Exercise details: Restate the entries word for word, omitting nothing.
Start Data for this task
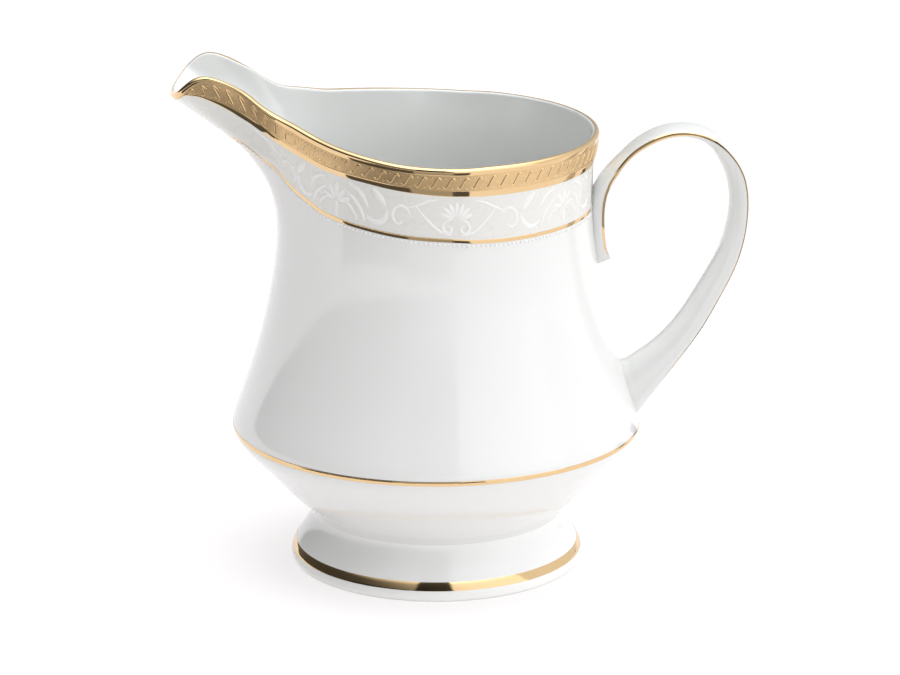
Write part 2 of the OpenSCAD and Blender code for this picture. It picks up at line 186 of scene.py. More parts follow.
# Areas of the studio in degrees: bearing from the camera's side and elevation, each as its
# low end, its high end and how soft they are.
SOFTBOX = ((13.0, 75.0, 1.0), (-5.0, 55.0, 2.0))
CAMERA_GAP = ((-17.0, 13.0, 1.5), (8.0, 60.0, 3.0))
LEFT_GAP = ((-69.0, -20.0, 2.0), (-5.0, 14.0, 2.0))
GAP_DEPTH = 0.93

FLOOR_HALF = 6.0  # metres
FLOOR_GLOW = 0.62
FLOOR_COLOUR = (0.40, 0.385, 0.39, 1)
FLOOR_TINT = (1.0, 0.985, 0.985, 1)

# Cards lying round the jug that only its polished surfaces see: bearings from the camera's
# side, positive to the right, brightness, and how far out they reach.
CARDS = [
    (-69, -20, 0.10, 600), (-20, 11, 0.45, 900), (11, 23, 0.10, 420),
    (108, 116, 0.06, 300), (128, 135, 0.10, 300)]
CARD_NEAR = 120.0
CARD_Z = 0.2

# ---------------------------------------------------------------- curves


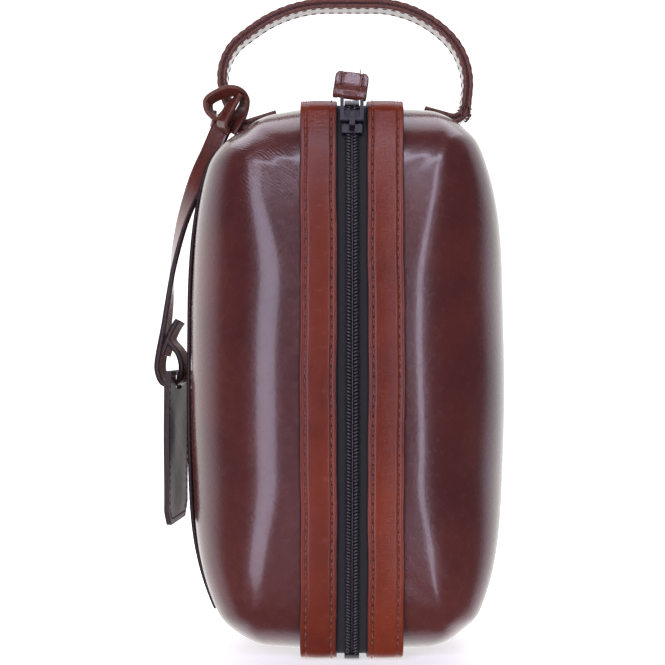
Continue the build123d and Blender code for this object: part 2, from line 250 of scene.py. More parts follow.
End Data for this task
Solved exercise:
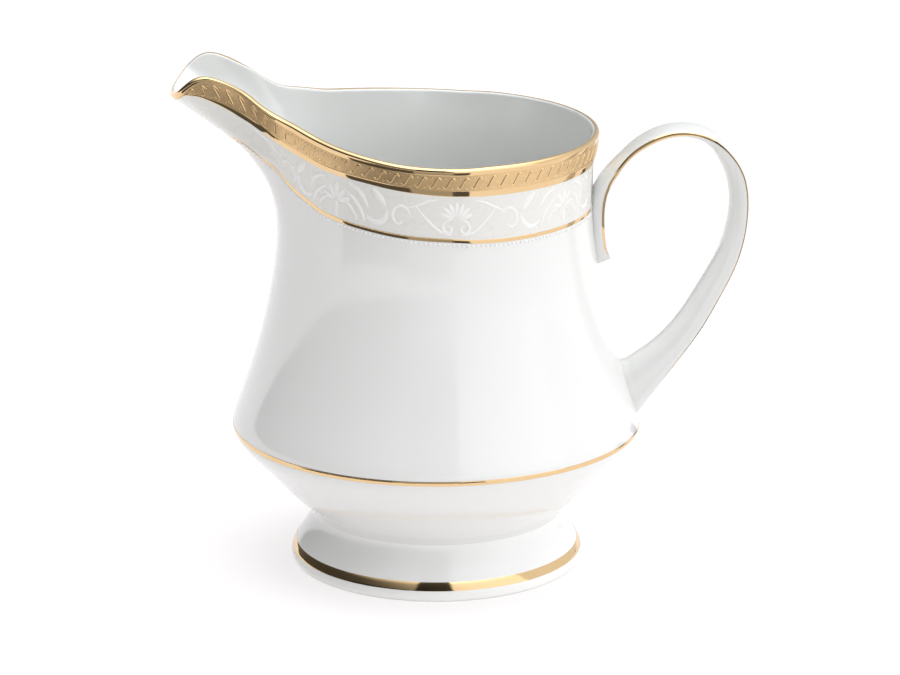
Write part 2 of the OpenSCAD and Blender code for this picture. It picks up at line 186 of scene.py. More parts follow.
# Areas of the studio in degrees: bearing from the camera's side and elevation, each as its
# low end, its high end and how soft they are.
SOFTBOX = ((13.0, 75.0, 1.0), (-5.0, 55.0, 2.0))
CAMERA_GAP = ((-17.0, 13.0, 1.5), (8.0, 60.0, 3.0))
LEFT_GAP = ((-69.0, -20.0, 2.0), (-5.0, 14.0, 2.0))
GAP_DEPTH = 0.93

FLOOR_HALF = 6.0  # metres
FLOOR_GLOW = 0.62
FLOOR_COLOUR = (0.40, 0.385, 0.39, 1)
FLOOR_TINT = (1.0, 0.985, 0.985, 1)

# Cards lying round the jug that only its polished surfaces see: bearings from the camera's
# side, positive to the right, brightness, and how far out they reach.
CARDS = [
    (-69, -20, 0.10, 600), (-20, 11, 0.45, 900), (11, 23, 0.10, 420),
    (108, 116, 0.06, 300), (128, 135, 0.10, 300)]
CARD_NEAR = 120.0
CARD_Z = 0.2

# ---------------------------------------------------------------- curves


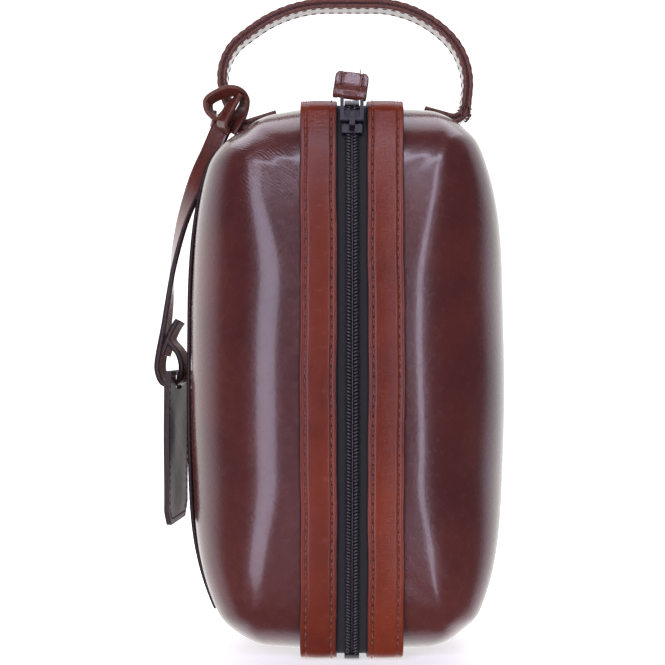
Continue the build123d and Blender code for this object: part 2, from line 250 of scene.py. More parts follow.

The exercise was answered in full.